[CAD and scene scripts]
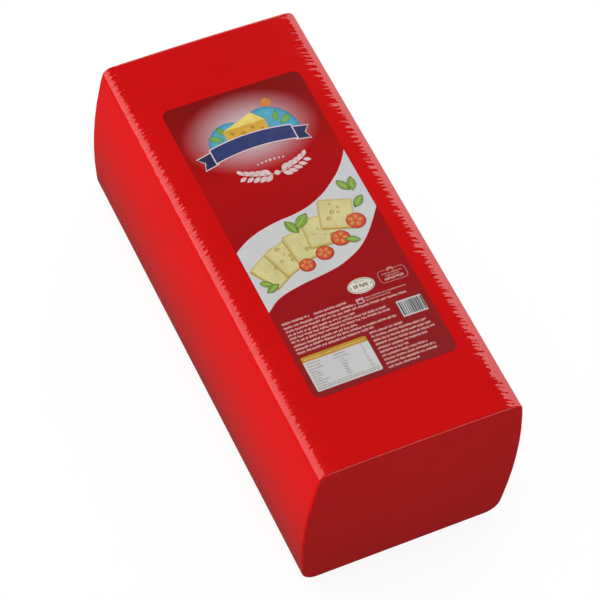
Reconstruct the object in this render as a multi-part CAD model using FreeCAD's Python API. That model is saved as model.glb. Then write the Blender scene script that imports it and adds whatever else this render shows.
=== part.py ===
import FreeCAD, Part
import math
import os
import random

# A bar of danbo cheese in a tight shrink film, with one printed label on its top face.
# The film is gathered along both long top edges, in a row of shallow uneven pleats.
# X runs across the bar, Y along it and Z up. The origin is the middle of the base.

# Driving dimensions of the bar, in millimetres.
bar_length = 260.0
top_width = 106.0        # between the corners that the shoulders round off
base_width = 107.4       # between the corners that the foot rounds off
shoulder_height = 98.9   # height of the top face at its long edges
top_crown = 0.8          # rise of the top face at its middle line
side_bulge = 4.2         # how far each long side barrels out at half height
shoulder_radius = 5.6    # long top edges
foot_radius = 8.6        # long bottom edges
end_radius = 1.2         # rim of each end, where the film is pulled over the cut face

# Driving dimensions of the pleats. Each is a shallow crease drawn over the shoulder.
pleats_per_side = 26
pleat_seed = 11
pleat_margin = 5.0                 # bare stretch at each end of the bar
pleat_wander = 0.32                # share of the pitch that a pleat may stray from its even place
pleat_depth = (0.16, 0.32)
pleat_spread = 2.6                 # half width of a crease for each millimetre of its depth
pleat_runout_inwards = (2.2, 5.0)  # degrees at which a crease climbs out of the top face
pleat_runout_down = (3.0, 6.0)     # degrees at which it climbs out of the side
pleat_skew = 7.0                   # degrees that a pleat may turn either way, seen from above
pleat_tail = 16.0                  # straight stretch past the shoulder, long enough to clear the film
pleat_clearance = 1.0              # how far the tool of a pleat stands proud of the film

# Driving dimensions of the label.
label_width = 76.2
label_length = 183.4
label_corner_radius = 4.0
label_thickness = 0.25
label_shift = (0.6, 1.2)  # the label sits this far off the middle of the top face

overall_height = shoulder_height + top_crown
half_length = bar_length / 2
place_tolerance = 0.001       # how exactly an edge is told by its place
cubic_mm_per_litre = 1e6


def arc(start, middle, end):
    """Edge through three points given as (across, up) at the near end of the bar."""
    points = [FreeCAD.Vector(x, -half_length, z) for x, z in (start, middle, end)]
    return Part.Arc(*points).toShape()


def line(start, end):
    """Straight edge between two points given as (across, up) at the near end."""
    points = [FreeCAD.Vector(x, -half_length, z) for x, z in (start, end)]
    return Part.makeLine(*points)


def side_arc(hand):
    """Barrelled side, on the right for a hand of 1 and on the left for -1."""
    belly = (base_width + top_width) / 4 + side_bulge
    points = [(base_width / 2, 0), (belly, shoulder_height / 2), (top_width / 2, shoulder_height)]
    return arc(*[(hand * across, up) for across, up in points])


def crown_arc():
    """Crowned top, from corner to corner."""
    corner = top_width / 2
    return arc((-corner, shoulder_height), (0, overall_height), (corner, shoulder_height))


def bar_section():
    """Sharp-cornered cross-section: flat base, barrelled sides and a crowned top."""
    base = line((-base_width / 2, 0), (base_width / 2, 0))
    return Part.Face(Part.Wire([base, side_arc(1), crown_arc(), side_arc(-1)]))


def long_edges(shape, height):
    """The two edges that run the whole length of the bar at one height."""
    found = []
    for edge in shape.Edges:
        box = edge.BoundBox
        runs_full_length = box.YLength > bar_length - place_tolerance
        if runs_full_length and abs(box.Center.z - height) < place_tolerance:
            found.append(edge)
    return found


def rim_edges(shape):
    """Every edge that lies in one of the two end faces."""
    return [edge for edge in shape.Edges if edge.BoundBox.YLength < place_tolerance]


def rounded_bar():
    """Section pushed along the bar's length, then shoulders, foot and end rims rounded."""
    bar = bar_section().extrude(FreeCAD.Vector(0, bar_length, 0))
    bar = bar.makeFillet(shoulder_radius, long_edges(bar, shoulder_height))
    bar = bar.makeFillet(foot_radius, long_edges(bar, 0))
    return bar.makeFillet(end_radius, rim_edges(bar))


def right_shoulder():
    """Axis of the right shoulder, and its turns from straight up where it meets crown and side."""
    circles = [crown_arc().Curve, side_arc(1).Curve]
    crown_path, side_path = [Part.Circle(c.Center, c.Axis, c.Radius - shoulder_radius) for c in circles]
    axis = max(crown_path.intersect(side_path), key=lambda point: point.Z)
    turns = [math.atan2(axis.X - c.Center.x, axis.Z - c.Center.z) for c in circles]
    return (axis.X, axis.Z), turns


def pleat_tool(axis, top_turn, side_turn, depth):
    """Blade bent over the right shoulder, whose straight tails climb out of the film."""
    keel_radius = shoulder_radius - depth

    def on_keel(turn, tail=0.0):
        """Point of the blade's keel on the bend, or on the tail that leaves the bend there."""
        across = axis[0] + keel_radius * math.sin(turn) + tail * math.cos(turn)
        up = axis[1] + keel_radius * math.cos(turn) - tail * math.sin(turn)
        return across, up

    keel = Part.Wire([
        line(on_keel(top_turn, -pleat_tail), on_keel(top_turn)),
        arc(on_keel(top_turn), on_keel((top_turn + side_turn) / 2), on_keel(side_turn)),
        line(on_keel(side_turn), on_keel(side_turn, pleat_tail)),
    ])
    tip = keel.Vertexes[0].Point
    outward = FreeCAD.Vector(math.sin(top_turn), 0, math.cos(top_turn))
    tall = depth + pleat_clearance
    wide = FreeCAD.Vector(0, pleat_spread * tall, 0)
    blade = Part.makePolygon([tip, tip + outward * tall - wide, tip + outward * tall + wide, tip])
    return keel.makePipeShell([blade], True, False)


def pleat_tools():
    """The blades of both shoulders, unevenly spaced, turned and sunk."""
    draw = random.Random(pleat_seed)
    axis, (top_border, side_border) = right_shoulder()
    upright = FreeCAD.Vector(0, 0, 1)
    pitch = (bar_length - 2 * pleat_margin) / pleats_per_side
    tools = []
    for mirrored in (False, True):
        for index in range(pleats_per_side):
            top_turn = top_border + math.radians(draw.uniform(*pleat_runout_inwards))
            side_turn = side_border - math.radians(draw.uniform(*pleat_runout_down))
            tool = pleat_tool(axis, top_turn, side_turn, draw.uniform(*pleat_depth))
            skew = draw.uniform(-pleat_skew, pleat_skew)
            tool.rotate(FreeCAD.Vector(axis[0], -half_length, 0), upright, skew)
            place = pleat_margin + pitch * (index + 0.5 + draw.uniform(-pleat_wander, pleat_wander))
            tool.translate(FreeCAD.Vector(0, place, 0))
            if mirrored:
                tool = tool.mirror(FreeCAD.Vector(0, 0, 0), FreeCAD.Vector(1, 0, 0))
            tools.append(tool)
    return tools


def wrapped_block():
    """The bar with its film gathered over both shoulders."""
    return rounded_bar().cut(pleat_tools())


def label():
    """Thin sheet with rounded corners that lies on the crown and bends with it."""
    crown = crown_arc().Curve
    spread = FreeCAD.Vector(0, bar_length, 0)

    def crown_disc(disc_radius):
        """Full-length cylinder whose upper skin is the crown, or runs parallel to it."""
        circle = Part.Circle(crown.Center, FreeCAD.Vector(0, 1, 0), disc_radius)
        return Part.Face(Part.Wire(circle.toShape())).extrude(spread)

    corner = FreeCAD.Vector(
        label_shift[0] - label_width / 2,
        label_shift[1] - label_length / 2,
        shoulder_height,
    )
    blank = Part.makeBox(label_width, label_length, 2 * top_crown, corner)
    uprights = [edge for edge in blank.Edges if edge.BoundBox.ZLength > top_crown]
    blank = blank.makeFillet(label_corner_radius, uprights)
    sheet = blank.common(crown_disc(crown.Radius + label_thickness))
    return sheet.cut(crown_disc(crown.Radius))


def write_node(name, shape):
    """Save one sub-part, after unwrapping the single solid that it holds."""
    solids = shape.Solids
    assert len(solids) == 1 and solids[0].isValid(), name
    solids[0].exportStep(os.path.join("parts", name + ".step"))
    print(name, "volume", round(solids[0].Volume / cubic_mm_per_litre, 4), "litres", solids[0].BoundBox)


os.makedirs("parts", exist_ok=True)
write_node("wrapped_block", wrapped_block())
write_node("label", label())
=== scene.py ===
import math
import random

import bmesh
import bpy
from mathutils import Matrix, Vector


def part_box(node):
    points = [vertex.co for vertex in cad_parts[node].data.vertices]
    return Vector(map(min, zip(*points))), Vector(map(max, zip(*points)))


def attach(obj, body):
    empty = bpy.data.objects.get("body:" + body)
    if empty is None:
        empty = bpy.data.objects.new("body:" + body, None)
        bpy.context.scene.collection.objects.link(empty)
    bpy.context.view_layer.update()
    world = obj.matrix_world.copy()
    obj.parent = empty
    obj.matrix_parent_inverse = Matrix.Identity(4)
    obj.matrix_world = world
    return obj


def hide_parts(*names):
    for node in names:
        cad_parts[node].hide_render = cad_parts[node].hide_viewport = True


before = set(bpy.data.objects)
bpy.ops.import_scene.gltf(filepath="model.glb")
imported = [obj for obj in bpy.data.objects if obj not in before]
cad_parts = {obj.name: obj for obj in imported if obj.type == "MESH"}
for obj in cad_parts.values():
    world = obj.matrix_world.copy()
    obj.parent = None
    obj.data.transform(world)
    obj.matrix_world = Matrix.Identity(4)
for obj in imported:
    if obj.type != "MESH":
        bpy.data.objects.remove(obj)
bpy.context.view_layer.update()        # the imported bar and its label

mm = 0.001
blockLow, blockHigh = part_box("wrapped_block")
labelLow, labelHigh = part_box("label")


def linear(hexColour):
    # sRGB hex to the linear RGBA that node sockets hold
    parts = [int(hexColour[i:i + 2], 16) / 255 for i in (1, 3, 5)]
    return [c / 12.92 if c <= 0.04045 else ((c + 0.055) / 1.055) ** 2.4 for c in parts] + [1.0]


def addNode(tree, kind, inputs=None, stops=None, **settings):
    # adds a node with its settings; an input is a value or the socket that feeds it
    node = tree.nodes.new(kind)
    for name, value in settings.items():
        setattr(node, name, value)
    for name, value in (inputs or {}).items():
        if isinstance(value, bpy.types.NodeSocket):
            tree.links.new(value, node.inputs[name])
        else:
            node.inputs[name].default_value = value
    if stops:
        elements = node.color_ramp.elements
        while len(elements) < len(stops):
            elements.new(0.5)
        for element, (place, hexColour) in zip(elements, stops):
            element.position = place
            element.color = linear(hexColour)
    return node


def newFinish(name, **sockets):
    # a material with one Principled shader; sockets are given by name with _ for a space
    finish = bpy.data.materials.new(name)
    finish.use_nodes = True
    tree = finish.node_tree
    shader = tree.nodes["Principled BSDF"]
    for socketName, value in sockets.items():
        shader.inputs[socketName.replace("_", " ")].default_value = value
    return finish, tree, shader


def vertsOf(geom):
    return [v for v in geom if isinstance(v, bmesh.types.BMVert)]


def everyPart(bm):
    return bm.verts[:] + bm.edges[:] + bm.faces[:]


def faceOutwards(bm):
    bmesh.ops.recalc_face_normals(bm, faces=bm.faces[:])


def toMetres(bm):
    bmesh.ops.scale(bm, vec=(mm, mm, mm), verts=bm.verts[:])


def makePiece(name, bm, finish, smooth=False):
    mesh = bpy.data.meshes.new(name)
    bm.to_mesh(mesh)
    bm.free()
    piece = bpy.data.objects.new(name, mesh)
    bpy.context.scene.collection.objects.link(piece)
    mesh.materials.append(finish)
    mesh.polygons.foreach_set("use_smooth", [smooth] * len(mesh.polygons))
    return piece


cameraSetup = {
    "azimuth": -31.241, "elevation": 55.386, "roll": 7.588,  # degrees
    "distance": 1.4854,
    "aimOffset": (-0.00445, -0.02186),  # origin's place right and up of the view's middle, in metres
    "lens": 172.14,
}


def makeCamera(setup):
    azimuth, elevation = math.radians(setup["azimuth"]), math.radians(setup["elevation"])
    back = Vector((math.sin(azimuth) * math.cos(elevation),
                   -math.cos(azimuth) * math.cos(elevation),
                   math.sin(elevation)))
    roll = Matrix.Rotation(math.radians(setup["roll"]), 3, "Z").to_quaternion()
    turned = (-back).to_track_quat("-Z", "Y") @ roll
    right, up = turned @ Vector((1, 0, 0)), turned @ Vector((0, 1, 0))
    aimRight, aimUp = setup["aimOffset"]
    camera = bpy.data.objects.new("camera", bpy.data.cameras.new("camera"))
    camera.data.lens = setup["lens"]
    camera.rotation_mode = "QUATERNION"
    camera.rotation_quaternion = turned
    camera.location = back * setup["distance"] - right * aimRight - up * aimUp
    bpy.context.scene.collection.objects.link(camera)
    bpy.context.scene.camera = camera


makeCamera(cameraSetup)
print("camera set")


skinShape = {
    "topWidth": 106.0,  # between the corners that the shoulders round off, all in millimetres
    "baseWidth": 107.4,
    "crown": 0.8,
    "sideBulge": 4.2,
    "shoulderRadius": 5.6,
    "footRadius": 8.6,
    "endRadius": 1.2,
    "endInset": 0.4,  # narrow frame round each flat end that keeps its rim crisp
    "rowPitch": 0.28,  # spacing of the mesh rows along the bar
    # mesh lines are closer this far up from the foot, down from the shoulder and in over the top
    "fineFoot": 4.0, "fineSide": 8.0, "fineCrown": 11.0,
}
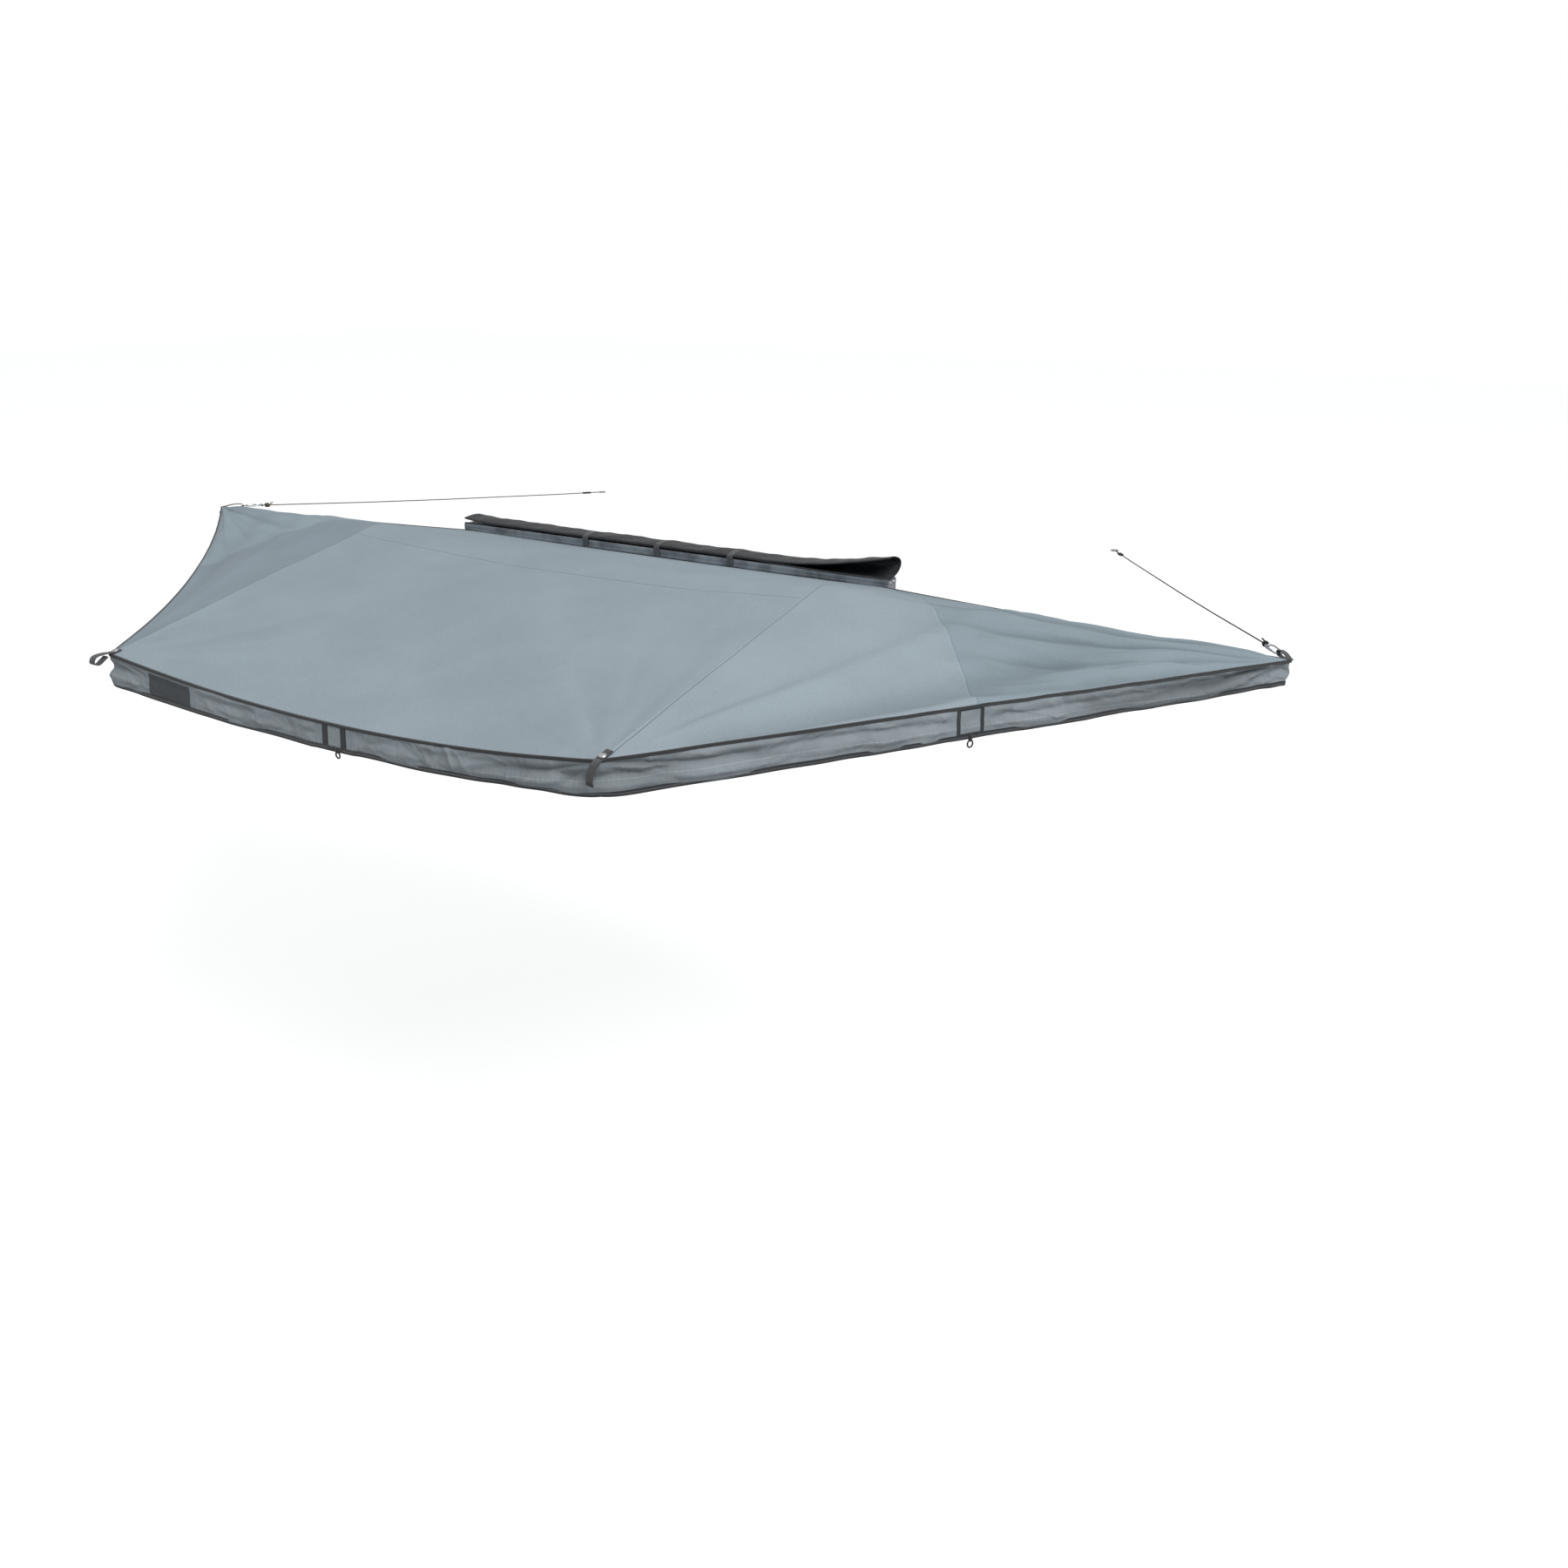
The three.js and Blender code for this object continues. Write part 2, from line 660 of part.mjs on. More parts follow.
// The centre line of a rafter, seen from its side: x runs out from the pivot, z is up
function armLine(side, role) {
  const pivot = pivotPlace(side, role);
  const corner = canopyCorner(side, role === 'inner' ? 'tip' : 'wingTip');
  const aim = armAim(side, role);
  const reach = Math.hypot(aim.x - pivot.x, aim.y - pivot.y);
  const neck = new THREE.Vector3(neckLength, 0, 0);
  const clothDrop = armDrop + pivot.z;
  if (role === 'outer') {
    return { neck, end: new THREE.Vector3(reach, 0, corner.z - clothDrop), crest: null };
  }
  const crestCorner = canopyCorner(side, 'crest');
  const crest = new THREE.Vector3(Math.abs(crestCorner.y - pivot.y), 0, crestCorner.z - clothDrop);
  const end = new THREE.Vector3(reach, 0, crest.z - (reach - crest.x) * panelFall(side));
  return { neck, end, crest };
}

// The point under the canopy's corner where the rafter ends
function armAim(side, role) {
  if (role === 'inner') {
    const tip = canopyCorner(side, 'tip');
    const toCrest = canopyCorner(side, 'crest').sub(tip).setZ(0).normalize();
    return tip.addScaledVector(toCrest, innerTipInset);
  }
  const tip = canopyCorner(side, 'wingTip');
  const toTip = canopyCorner(side, 'tip').sub(tip).setZ(0).normalize();
  const toHub = canopyCorner(side, 'hub').sub(tip).setZ(0).normalize();
  return tip.addScaledVector(toTip.add(toHub).normalize(), outerTipInset);
}

// Stations of the tube: straight for an outer rafter, with a round bend at the crest for an inner one
function armStations(line) {
  const { neck, end, crest } = line;
  const first = crest ?? end;
  const firstWay = first.clone().sub(neck).normalize();
  const start = neck.clone().addScaledVector(firstWay, collarLength + seatGap);
  if (!crest) return [start, end];
  const lastWay = end.clone().sub(crest).normalize();
  const halfTurn = firstWay.angleTo(lastWay) / 2;
  const tangent = bendRadius * Math.tan(halfTurn);
  const bend = new THREE.QuadraticBezierCurve3(
    crest.clone().addScaledVector(firstWay, -tangent),
    crest,
    crest.clone().addScaledVector(lastWay, tangent),
  );
  return [start, ...bend.getPoints(bendSteps), end];
}

// Knuckle: a barrel between the hub plates, a level neck, and a collar and plug along the tube
function knuckleGeometry(line) {
  const barrelHalf = plateGap / 2 - pivotPlay;
  const neckHalf = armWidth / 2 - seatGap;
  const barrel = bar('z', knuckleRadius, -barrelHalf, barrelHalf);
  const neckHeight = neckHalf * 0.8;
  const neck = block([0, -neckHalf, -neckHeight], [neckLength, neckHalf, neckHeight]);
  const way = (line.crest ?? line.end).clone().sub(line.neck);
  const collarHalf = armWidth / 2;
  const collar = block([-neckHeight / 2, -collarHalf, -neckHeight], [collarLength, collarHalf, neckHeight]);
  const plugHalf = armWidth / 2 - armWall - seatGap;
  const plug = block([0, -plugHalf, -plugHalf], [collarLength + plugLength, plugHalf, plugHalf]);
  const tilt = new THREE.Matrix4().makeRotationY(-Math.atan2(way.z, way.x));
  tilt.setPosition(line.neck);
  const bore = bar('z', boltRadius + pivotPlay, -plateGap, plateGap);
  return cut(joined(barrel, neck, collar.applyMatrix4(tilt), plug.applyMatrix4(tilt)), bore);
}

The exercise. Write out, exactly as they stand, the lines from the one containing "return sheet.cut(crown_disc(crown.Radius))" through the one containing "obj.parent = None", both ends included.

Response to this exercise.
    return sheet.cut(crown_disc(crown.Radius))


def write_node(name, shape):
    """Save one sub-part, after unwrapping the single solid that it holds."""
    solids = shape.Solids
    assert len(solids) == 1 and solids[0].isValid(), name
    solids[0].exportStep(os.path.join("parts", name + ".step"))
    print(name, "volume", round(solids[0].Volume / cubic_mm_per_litre, 4), "litres", solids[0].BoundBox)


os.makedirs("parts", exist_ok=True)
write_node("wrapped_block", wrapped_block())
write_node("label", label())
=== scene.py ===
import math
import random

import bmesh
import bpy
from mathutils import Matrix, Vector


def part_box(node):
    points = [vertex.co for vertex in cad_parts[node].data.vertices]
    return Vector(map(min, zip(*points))), Vector(map(max, zip(*points)))


def attach(obj, body):
    empty = bpy.data.objects.get("body:" + body)
    if empty is None:
        empty = bpy.data.objects.new("body:" + body, None)
        bpy.context.scene.collection.objects.link(empty)
    bpy.context.view_layer.update()
    world = obj.matrix_world.copy()
    obj.parent = empty
    obj.matrix_parent_inverse = Matrix.Identity(4)
    obj.matrix_world = world
    return obj


def hide_parts(*names):
    for node in names:
        cad_parts[node].hide_render = cad_parts[node].hide_viewport = True


before = set(bpy.data.objects)
bpy.ops.import_scene.gltf(filepath="model.glb")
imported = [obj for obj in bpy.data.objects if obj not in before]
cad_parts = {obj.name: obj for obj in imported if obj.type == "MESH"}
for obj in cad_parts.values():
    world = obj.matrix_world.copy()
    obj.parent = None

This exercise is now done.